[Begin INPUT MATERIAL]

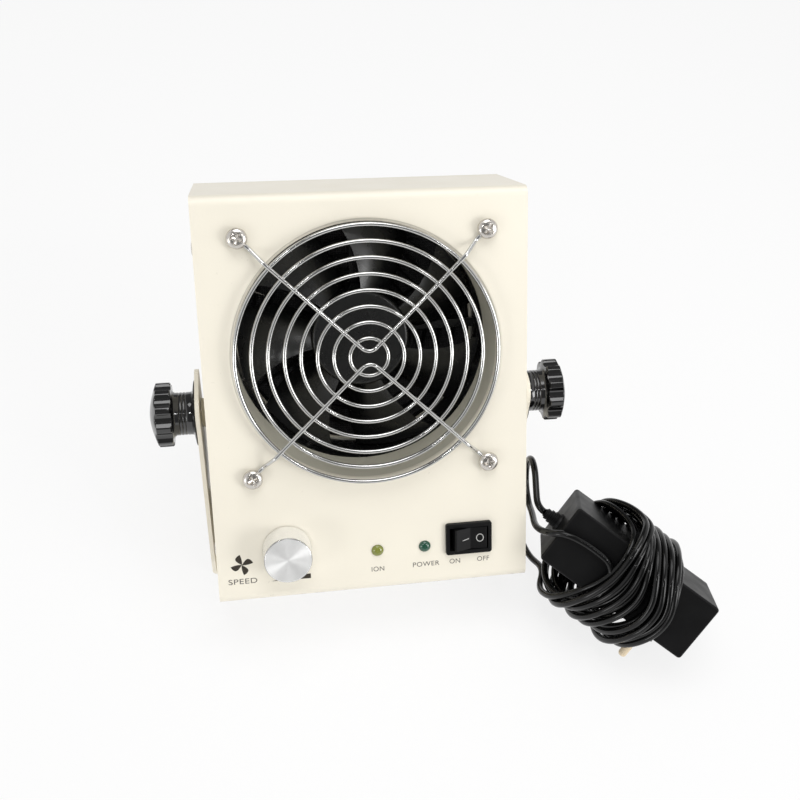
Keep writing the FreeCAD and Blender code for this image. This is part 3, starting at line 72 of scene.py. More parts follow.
UP = np.array([0.0, 0.0, 1.0])


class Body(Enum):
    """The bodies that pieces ride on."""

    STAND = "stand"
    HEAD = "head"
    LEFT_CLAMP = "left_clamp"
    RIGHT_CLAMP = "right_clamp"
    ROCKER = "rocker"


class Side(Enum):
    """Which side of the head a piece is on, as its sign across."""

    LEFT = -1
    RIGHT = 1


# ------------------------------------------------------------------ places
@dataclass(frozen=True)
class HeadFrame:
    """Turns points of the upright head, in millimetres, into the row frame in metres."""

    lean: float = math.radians(30.0)
    pivot_depth: float = 30.0
    pivot_drop: float = -9.2
    half_height: float = 90.65
    fan_height: float = 20.9

    @property
    def pivot(self) -> np.ndarray:
        """The tilt pivot in the row frame, in metres."""
        tilt = next(j for j in frame["record"]["behaviour"]["joints"]
                    if j["name"] == "head_tilt")
        return np.array(tilt["pos_m"], float)

    @property
    def turn(self) -> np.ndarray:
        """The 3x3 turn of the lean, back about the X axis."""
        c, s = math.cos(self.lean), math.sin(self.lean)
        return np.array([[1.0, 0.0, 0.0], [0.0, c, s], [0.0, -s, c]])

    def place(self, points: np.ndarray) -> np.ndarray:
        """Row-frame metres of head-frame millimetre points.

        Args:
            points: an (n, 3) array of x, depth and height on the upright head.

        Returns:
            The (n, 3) array in the row frame, in metres.
        """
        local = np.asarray(points, float) - [0.0, self.pivot_depth, self.pivot_drop]
        return local @ self.turn.T * MM + self.pivot

    def local(self, points: np.ndarray) -> np.ndarray:
        """Head-frame millimetres of row-frame metre points, the way back of place."""
        away = (np.asarray(points, float) - self.pivot) / MM
        return away @ self.turn + [0.0, self.pivot_depth, self.pivot_drop]

    def matrix(self, x: float, depth: float, height: float) -> Matrix:
        """The placement of a small piece at that spot of the head, axes turned with it."""
        spot = self.place(np.array([[x, depth, height]]))[0]
        return Matrix.Translation(Vector(spot)) @ Matrix(self.turn.tolist()).to_4x4()


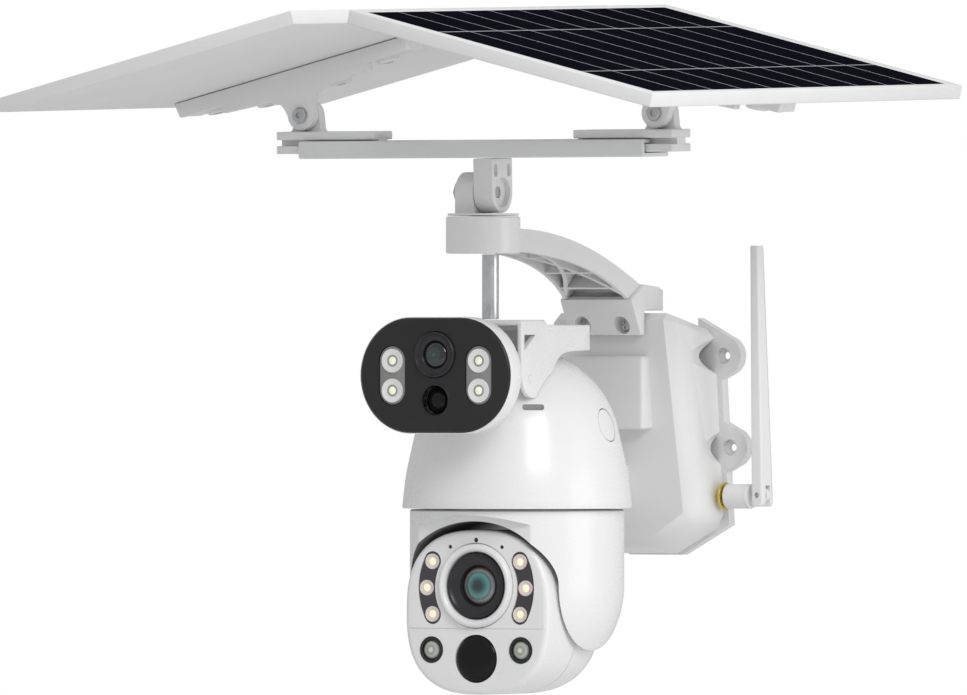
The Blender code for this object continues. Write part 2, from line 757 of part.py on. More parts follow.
upper_body = upper_loft(
    "upper_housing",
    [
        (UPPER_Y + 0.0008, 0.0004),
        (UPPER_Y + 0.0016, 0),
        (-0.2405, 0),
        (-0.2380, 0.0020),
        (-0.2370, 0.0100),
        (-0.2225, 0.0112),
    ],
    WHITE,
)
for side in (-1, 1):
    start, end = sorted((side * 0.0240, side * 0.0297))
    join(upper_body, box(f"upper_arm_{side}", (start, -0.2300, 0.0312), (end, -0.2045, 0.0408)))
    join(
        upper_body,
        cylinder(f"upper_lug_{side}", 0.0048, (start, *UPPER_PIVOT), (end, *UPPER_PIVOT), sides=18),
    )
    cut(
        upper_body,
        cylinder(
            f"upper_hole_{side}",
            0.0026,
            (side * 0.018, *UPPER_PIVOT),
            (side * 0.035, *UPPER_PIVOT),
            sides=14,
        ),
    )
cut(
    upper_body,
    upper_loft(
        "upper_hollow",
        [
            (UPPER_Y - 0.002, 0.0009 - GAP),
            (UPPER_Y + 0.0028, 0.0009 - GAP),
            (UPPER_Y + 0.0029, 0.0034),
            (-0.2400, 0.0034),
            (-0.2398, 0.0130),
            (-0.2245, 0.0135),
        ],
    ),
)
upper_face = upper_loft(
    "upper_faceplate", [(UPPER_Y, 0.0014), (UPPER_Y + 0.0006, 0.0009), (UPPER_Y + 0.0024, 0.0009)], BLACK
)
upper_lens_z = UPPER_Z + 0.0113
upper_pir_z = UPPER_Z - 0.0137
cut(
    upper_face,
    cylinder(
        "upper_lens_seat",
        0.0128,
        (0, UPPER_Y - 0.01, upper_lens_z),
        (0, UPPER_Y + 0.01, upper_lens_z),
        sides=36,
    ),
)
cut(
    upper_face,
    cylinder(
        "upper_pir_seat",
        0.0082,
        (0, UPPER_Y - 0.01, upper_pir_z),
        (0, UPPER_Y + 0.01, upper_pir_z),
        sides=20,
    ),
)
upper_tube = cylinder(
    "upper_lens_barrel",
    0.0125,
    (0, UPPER_Y - 0.0012, upper_lens_z),
    (0, UPPER_Y + 0.0090, upper_lens_z),
    BLACK,
    36,
)
cut(
    upper_tube,
    cylinder(
        "upper_lens_bore",
        0.0090,
        (0, UPPER_Y - 0.01, upper_lens_z),
        (0, UPPER_Y + 0.0045, upper_lens_z),
        sides=36,
    ),
)
upper_glass = cylinder(
    "upper_lens", 0.0086, (0, UPPER_Y + 0.0012, upper_lens_z), (0, UPPER_Y + 0.0040, upper_lens_z), GLASS, 28
)
upper_pir = turned(
    "upper_motion_sensor",
    arc((0, 0), 0.0078, 90, 0, 5) + [(0.0078, -0.0060), (0, -0.0060)],
    (0, 0, 0),
    BLACK,
    20,
)
upper_pir.rotation_euler.x = math.radians(90)
upper_pir.location = (0, UPPER_Y + 0.0040, upper_pir_z)
carry(upper, upper_body, upper_face, upper_tube, upper_glass, upper_pir)
for side, word in ((-1, "left"), (1, "right")):
    outline = stadium(0.0163, 0.0083)
    seat = [(side * 0.0272 + b, UPPER_Z + a) for a, b in outline]
    cut(upper_face, slab(f"upper_led_seat_{word}", seat, UPPER_Y - 0.01, UPPER_Y + 0.01, "XZ"))
    lamp = [(side * 0.0272 + b * 0.95, UPPER_Z + a * 0.975) for a, b in outline]
    carry(upper, slab(f"upper_led_{word}", lamp, UPPER_Y + 0.0006, UPPER_Y + 0.0024, "XZ", LAMP))

# Yoke: a capsule with an arch cut through it, which pans under the dome
pan = pivot("pan_turn", (0, DOME_Y, YOKE_TOP_Z))
capsule = [(0, YOKE_TOP_Z), (YOKE_R, YOKE_TOP_Z)] + arc((0, YOKE_ROUND_Z), YOKE_R, 0, -90, 8)
capsule[-1] = (0, capsule[-1][1])
yoke = turned("yoke", capsule, (0, DOME_Y, 0), WHITE, 40)
arch = [(YOKE_INSIDE, -0.150)]
arch += [(YOKE_INSIDE * c, YOKE_ROUND_Z + YOKE_ARCH * s) for c, s in arc((0, 0), 1, 0, 180, 16)]
arch += [(-YOKE_INSIDE, -0.150)]
cut(yoke, slab("yoke_arch", arch, DOME_Y - 0.08, DOME_Y + 0.08, "XZ"))
facet = [(0.0500, -0.150)] + arc((0, -0.1531), 0.1146, 64, 116, 12) + [(-0.0500, -0.150)]
cut(yoke, slab("yoke_front", facet, DOME_Y - 0.09, DOME_Y - 0.0470, "XZ"))
cut(
    yoke,
    box(
        "motor_pocket", (0.040, DOME_Y - 0.0115, TILT_Z - 0.0075), (0.0520, DOME_Y + 0.0115, TILT_Z + 0.0225)
    ),
)
cut(yoke, cylinder("yoke_bearing", 0.0046, (-0.0540, DOME_Y, TILT_Z), (-0.040, DOME_Y, TILT_Z), sides=18))
tilt_motor = box(
    "tilt_motor",
    (0.0475, DOME_Y - 0.0110, TILT_Z - 0.0070),
    (0.0515, DOME_Y + 0.0110, TILT_Z + 0.0220),
    STEEL,
)
cut(
    tilt_motor,
    cylinder("motor_shaft_hole", 0.0044, (0.040, DOME_Y, TILT_Z), (0.0505, DOME_Y, TILT_Z), sides=18),
)
join(yoke, cylinder("pan_shaft", 0.0060, (0, DOME_Y, YOKE_TOP_Z - 0.002), (0, DOME_Y, -0.0282), sides=14))
carry(pan, yoke, tilt_motor)

# Camera head between the yoke's arms
tilt = pivot("head_nod", (0, DOME_Y, TILT_Z), (0, 0, 0), pan)


def head_section(y, inset):
    """The head's outline at y: full up to the tilt axis, and closing like a ball behind it."""
    beyond = max(0.0, y - DOME_Y)
    shrink = math.sqrt(max(0.0, 1 - (beyond / (HEAD_BACK - inset)) ** 2))
    return [
        (x * shrink, y, TILT_Z + (z - TILT_Z) * shrink)
        for x, z in superellipse(HEAD_R - inset, HEAD_POWER, TILT_Z)
    ]


def head_loft(name, stations, look=None):
    return loft(name, [head_section(y, inset) for y, inset in stations], look)


ball = [DOME_Y + HEAD_BACK * math.sin(math.radians(a)) for a in (0, 20, 38, 54, 68, 80)]
hollow_ball = [DOME_Y + (HEAD_BACK - WALL) * math.sin(math.radians(a)) for a in (0, 28, 52, 74)]
face = head_loft(
    "head_front",
    [(FACE_Y, 0.0022), (FACE_Y + 0.0008, 0.0009), (FACE_Y + 0.0024, 0), (HEAD_SPLIT_Y, 0)],
    WHITE,
)
cut(face, head_loft("face_hollow", [(FACE_Y + WALL, 0.0036), (HEAD_SPLIT_Y + 0.005, 0.0025)]))
rear = head_loft("head_rear", [(HEAD_SPLIT_Y + GAP, 0)] + [(y, 0) for y in ball], WHITE)
cut(rear, head_loft("rear_hollow", [(HEAD_SPLIT_Y - 0.005, WALL)] + [(y, WALL) for y in hollow_ball]))
for side in (-1, 1):
    join(
        rear,
        cylinder(
            f"head_axle_{side}",
            0.0040,
            (side * 0.0415, DOME_Y, TILT_Z),
            (side * 0.0505, DOME_Y, TILT_Z),
            sides=18,
        ),
    )

head_tube = cylinder(
    "head_lens_barrel", 0.0248, (0, FACE_Y - 0.0032, LENS_Z), (0, FACE_Y + 0.0120, LENS_Z), WHITE, 36, 0.0240
)
cut(
    face,
    cylinder("head_lens_seat", 0.0252, (0, FACE_Y - 0.01, LENS_Z), (0, FACE_Y + 0.01, LENS_Z), sides=36),
)
cut(
    head_tube,
    cylinder("head_lens_bore", 0.0182, (0, FACE_Y - 0.01, LENS_Z), (0, FACE_Y + 0.0080, LENS_Z), sides=24),
)
head_ring = cylinder(
    "head_lens_ring", 0.0178, (0, FACE_Y - 0.0010, LENS_Z), (0, FACE_Y + 0.0076, LENS_Z), BLACK, 32
)
cut(
    head_ring,
    cylinder("head_ring_bore", 0.0112, (0, FACE_Y - 0.01, LENS_Z), (0, FACE_Y + 0.0058, LENS_Z), 0, 36),
)
head_glass = cylinder(
    "head_lens", 0.0108, (0, FACE_Y + 0.0016, LENS_Z), (0, FACE_Y + 0.0054, LENS_Z), GLASS, 24
)
head_pir = turned(
    "head_motion_sensor",
    arc((0, 0), 0.0128, 90, 20, 5) + [(0.0126, -0.0040), (0, -0.0040)],
    (0, 0, 0),
    BLACK,
    24,
)
head_pir.rotation_euler.x = math.radians(90)
head_pir.location = (0, FACE_Y + 0.0065, PIR_Z)
cut(face, cylinder("head_pir_seat", 0.0132, (0, FACE_Y - 0.01, PIR_Z), (0, FACE_Y + 0.01, PIR_Z), sides=36))
carry(tilt, face, rear, head_tube, head_ring, head_glass, head_pir)
spot_x, spot_z = SPOT


def banana(side, half, spread):
    """A curved window beside the lens."""
    outer = arc((0, LED_ARC_Z), LED_ARC_R + half, -spread, spread, 8)
    end_x, rise = arc((0, 0), LED_ARC_R, spread, spread, 1)[0]
    top = arc((end_x, LED_ARC_Z + rise), half, spread, spread + 180, 5)[1:-1]
    inner = arc((0, LED_ARC_Z), LED_ARC_R - half, spread, -spread, 8)
    low = arc((end_x, LED_ARC_Z - rise), half, 180 - spread, 360 - spread, 5)[1:-1]
    return [(side * x, z) for x, z in outer + top + inner + low]


for side, word in ((-1, "left"), (1, "right")):
    cut(face, slab(f"head_led_seat_{word}", banana(side, 0.0053, 28), FACE_Y - 0.01, FACE_Y + 0.01, "XZ"))
    led = slab(f"head_led_{word}", banana(side, 0.0050, 28), FACE_Y + 0.0003, FACE_Y + 0.0022, "XZ", LAMP)
    cut(
        face,
        cylinder(
            f"head_spot_seat_{word}",
            0.0073,
            (side * spot_x, FACE_Y - 0.01, spot_z),
            (side * spot_x, FACE_Y + 0.01, spot_z),
            sides=20,
        ),
    )
    spot = cylinder(
        f"head_spot_{word}",
        0.0070,
        (side * spot_x, FACE_Y - 0.0003, spot_z),
        (side * spot_x, FACE_Y + 0.0050, spot_z),
        LAMP,
        28,
    )
    carry(tilt, led, spot)

# Antenna: a barrel that turns on the connector, and a blade that folds on the barrel
antenna = pivot("antenna_swivel", (0, sma_y, sma_z))
barrel = cylinder("antenna_barrel", 0.0068, (0.0508, sma_y, sma_z), (0.0662, sma_y, sma_z), WHITE, 32)
cut(barrel, cylinder("antenna_socket", 0.0034, (0.0500, sma_y, sma_z), (0.0570, sma_y, sma_z), sides=18))
elbow_x, elbow_z = ELBOW
join(
    barrel,
    box(
        "antenna_neck",
        (0.0655, sma_y - 0.0020, elbow_z - 0.0062),
        (0.0686, sma_y + 0.0020, elbow_z + 0.0055),
    ),
)
join(
    barrel,
    box(
        "antenna_tongue",
        (0.0670, sma_y - 0.0020, elbow_z - 0.0040),
        (elbow_x, sma_y + 0.0020, elbow_z + 0.0040),
    ),
)
join(
    barrel,
    cylinder(
        "antenna_knuckle",
        0.0040,
        (elbow_x, sma_y - 0.0020, elbow_z),
        (elbow_x, sma_y + 0.0020, elbow_z),
        sides=18,
    ),
)
carry(antenna, barrel)
fold = pivot("antenna_fold", (elbow_x, sma_y, elbow_z), (0, 0, 0), antenna)
blade_low = elbow_z - 0.0063
blade_stations = [
    (blade_low + BLADE_CORNER - rise, 0.0035 - BLADE_CORNER + out, 0.0066, 0)
    for out, rise in arc((0, 0), BLADE_CORNER, 90, 0, 3)
]
blade_stations += [(0.020, 0.0032, 0.0055, -0.0024), (BLADE_TOP_Z, 0.0026, 0.0036, -0.0064)]
blade_rings = []
for z, half, deep, lean in blade_stations:
    corners = ((-half, -deep), (half, -deep), (half, deep), (-half, deep))
    blade_rings.append([(elbow_x + x, sma_y + lean + y, z) for x, y in corners])
blade = loft("antenna_blade", blade_rings, WHITE)
cut(
    blade,
    box(
        "blade_slot",
        (elbow_x - 0.01, sma_y - 0.0024, blade_low - 0.01),
        (elbow_x + 0.01, sma_y + 0.0024, elbow_z + 0.0054),
    ),
)
pin = cylinder(
    "antenna_pin", 0.0011, (elbow_x, sma_y - 0.0062, elbow_z), (elbow_x, sma_y + 0.0062, elbow_z), STEEL, 16
)
pin_hole = cylinder(
    "antenna_pin_hole", 0.0014, (elbow_x, sma_y - 0.02, elbow_z), (elbow_x, sma_y + 0.02, elbow_z), sides=16
)
cut(blade, pin_hole)
cut(barrel, pin_hole)
carry(antenna, pin)
carry(fold, blade)
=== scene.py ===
"""Solar-powered twin camera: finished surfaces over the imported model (metres, +Z up)."""

import math

import bmesh
import bpy
from mathutils import Matrix, Vector


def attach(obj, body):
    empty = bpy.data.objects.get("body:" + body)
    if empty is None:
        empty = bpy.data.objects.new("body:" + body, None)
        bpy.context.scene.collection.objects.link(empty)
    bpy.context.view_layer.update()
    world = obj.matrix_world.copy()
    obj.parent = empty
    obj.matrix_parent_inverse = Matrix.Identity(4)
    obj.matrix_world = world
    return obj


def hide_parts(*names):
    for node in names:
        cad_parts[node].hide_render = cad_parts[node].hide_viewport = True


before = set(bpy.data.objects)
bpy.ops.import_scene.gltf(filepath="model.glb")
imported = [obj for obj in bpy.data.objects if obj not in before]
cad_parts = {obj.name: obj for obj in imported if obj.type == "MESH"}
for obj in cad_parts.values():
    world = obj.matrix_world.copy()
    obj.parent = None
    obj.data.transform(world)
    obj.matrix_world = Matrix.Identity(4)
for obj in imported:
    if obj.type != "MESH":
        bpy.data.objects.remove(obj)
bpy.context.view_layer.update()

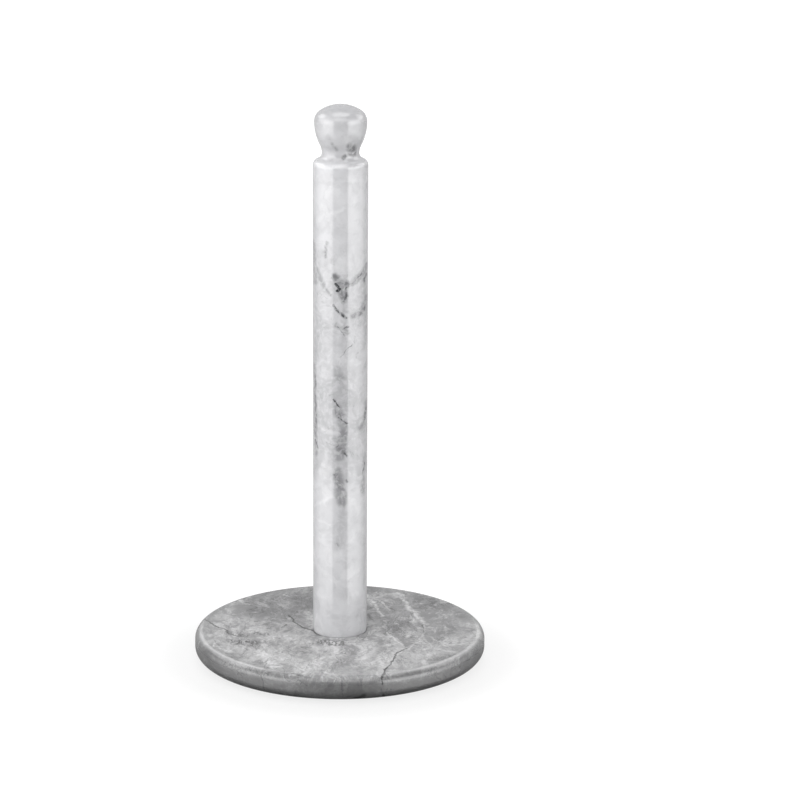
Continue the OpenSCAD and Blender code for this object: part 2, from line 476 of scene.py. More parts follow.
def make_hairlines():
    """Thin wandering lines, which follow one level of a noise field."""
    tree, given, out = new_group("hairlines", [
        ("Place", VECTOR, None), ("Size", FLOAT, 8.0), ("Width", FLOAT, 0.02),
        ("Detail", FLOAT, 3.0), ("Level", FLOAT, 0.5),
    ], [("Mask", FLOAT)])
    noise = node(tree, "ShaderNodeTexNoise", {
        "Vector": given["Place"], "Scale": maths(tree, "DIVIDE", 1.0, given["Size"]),
        "Detail": given["Detail"], "Roughness": 0.6,
    })
    away = maths(tree, "ABSOLUTE", maths(tree, "SUBTRACT", noise.outputs["Fac"], given["Level"]))
    tree.links.new(ramp(tree, away, 0.0, given["Width"], 1.0, 0.0), out["Mask"])
    return tree


def make_shards():
    """Broken pieces of stone set in paler seams: a tone for each piece, and the seams' mask."""
    tree, given, out = new_group("shards", [
        ("Place", VECTOR, None), ("Size", FLOAT, 15.0), ("Seam", FLOAT, 0.05),
    ], [("Tone", FLOAT), ("Seam", FLOAT)])
    size = maths(tree, "DIVIDE", 1.0, given["Size"])
    inputs = {"Vector": given["Place"], "Scale": size, "Randomness": 1.0}
    edge = node(tree, "ShaderNodeTexVoronoi", inputs, feature="DISTANCE_TO_EDGE")
    cell = node(tree, "ShaderNodeTexVoronoi", inputs, feature="F1")
    tone = node(tree, "ShaderNodeSeparateColor", {0: cell.outputs["Color"]}).outputs[0]
    tree.links.new(tone, out["Tone"])
    tree.links.new(ramp(tree, edge.outputs["Distance"], 0.0, given["Seam"], 1.0, 0.0), out["Seam"])
    return tree


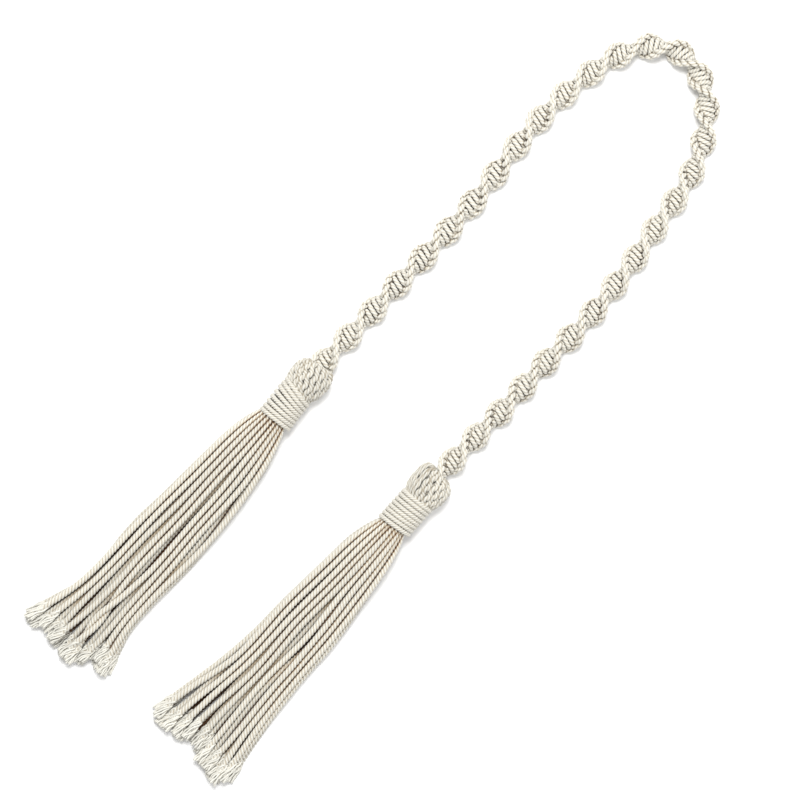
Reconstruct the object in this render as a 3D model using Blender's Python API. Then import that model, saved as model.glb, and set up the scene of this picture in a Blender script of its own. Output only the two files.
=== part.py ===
"""Macrame curtain tieback: a spiral knotted sinnet laid in a U, with a bound tassel at each end.

It lies on the surface z = 0. The bend points along +Y and the tassels along -Y.
Every size below is in millimetres, and MM turns them into metres.
"""

import math

import bmesh
import bpy

MM = 0.001

# Clearance between separate pieces, and half of the slit between two strands of a tassel
GAP = 0.3
STRAND_GAP = 0.14

# The sinnet's ends lie on y = 0 of the tables, and this moves the tables' zero into the part's frame
ORIGIN_X = -0.2
ORIGIN_Y = -28.7

# Spiral sinnet: two ridges of side loops wind left-handed round the axis, with a bar for each half knot
SINNET_WIDTH = 16.2
SINNET_THICKNESS = 11.0
BAR_RELIEF = 1.0
KNOTS_PER_HALF_TURN = 6
SINNET_SIDES = 10
SINNET_ROUNDNESS = 0.85

# The route of the sinnet's axis from the left end to the right end: x, y, z
ROUTE = (
    (-47.0, 0.0, 10.0),
    (-47.0, 6.0, 10.0),
    (-46.2, 33.0, 8.2),
    (-45.6, 69.0, 8.1),
    (-44.6, 105.0, 8.1),
    (-45.1, 141.0, 8.1),
    (-48.0, 177.0, 8.1),
    (-48.4, 207.0, 8.1),
    (-45.3, 234.0, 8.1),
    (-40.4, 254.5, 8.1),
    (-32.2, 270.3, 8.1),
    (-21.0, 280.4, 8.1),
    (-6.8, 283.8, 8.1),
    (10.0, 278.5, 8.1),
    (27.3, 262.2, 8.1),
    (40.2, 235.0, 8.1),
    (45.8, 199.0, 8.1),
    (50.4, 163.5, 8.1),
    (52.4, 127.5, 8.1),
    (51.2, 91.5, 8.1),
    (51.0, 55.5, 8.1),
    (49.8, 26.0, 8.3),
    (49.2, 6.0, 10.0),
    (49.2, 0.0, 10.0),
)

# Half turns of the spiral, counted from the first wide lobe: half turns, distance along the route
LOBES = (
    (-1.2, 0.0),
    (0.0, 25.0),
    (4.0, 112.0),
    (8.0, 198.5),
    (12.0, 279.0),
    (16.0, 355.0),
    (20.0, 436.0),
    (24.0, 518.0),
    (28.0, 599.0),
    (28.5, 609.0),
)

# A tassel's head, the cord folded over the sinnet's end: distance from its top, half width, half height
HEAD_ROWS = (
    (0.0, 7.0, 7.0),
    (1.6, 10.2, 9.4),
    (5.0, 12.2, 11.7),
    (11.0, 12.6, 11.8),
    (17.5, 11.8, 11.7),
)
HEAD_SHOULDER = 9.8
HEAD_RIDGE = 0.35
HEAD_SIDES = 24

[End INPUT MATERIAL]

_PROBLEM STATEMENT_
This exercise asks for the lines from the line with "blade_rings.append([(elbow_x + x, sma_y" to the line with "for node in", both lines included, set down exactly and with nothing else.

_ANSWER TO THIS EXERCISE_
    blade_rings.append([(elbow_x + x, sma_y + lean + y, z) for x, y in corners])
blade = loft("antenna_blade", blade_rings, WHITE)
cut(
    blade,
    box(
        "blade_slot",
        (elbow_x - 0.01, sma_y - 0.0024, blade_low - 0.01),
        (elbow_x + 0.01, sma_y + 0.0024, elbow_z + 0.0054),
    ),
)
pin = cylinder(
    "antenna_pin", 0.0011, (elbow_x, sma_y - 0.0062, elbow_z), (elbow_x, sma_y + 0.0062, elbow_z), STEEL, 16
)
pin_hole = cylinder(
    "antenna_pin_hole", 0.0014, (elbow_x, sma_y - 0.02, elbow_z), (elbow_x, sma_y + 0.02, elbow_z), sides=16
)
cut(blade, pin_hole)
cut(barrel, pin_hole)
carry(antenna, pin)
carry(fold, blade)
=== scene.py ===
"""Solar-powered twin camera: finished surfaces over the imported model (metres, +Z up)."""

import math

import bmesh
import bpy
from mathutils import Matrix, Vector


def attach(obj, body):
    empty = bpy.data.objects.get("body:" + body)
    if empty is None:
        empty = bpy.data.objects.new("body:" + body, None)
        bpy.context.scene.collection.objects.link(empty)
    bpy.context.view_layer.update()
    world = obj.matrix_world.copy()
    obj.parent = empty
    obj.matrix_parent_inverse = Matrix.Identity(4)
    obj.matrix_world = world
    return obj


def hide_parts(*names):
    for node in names:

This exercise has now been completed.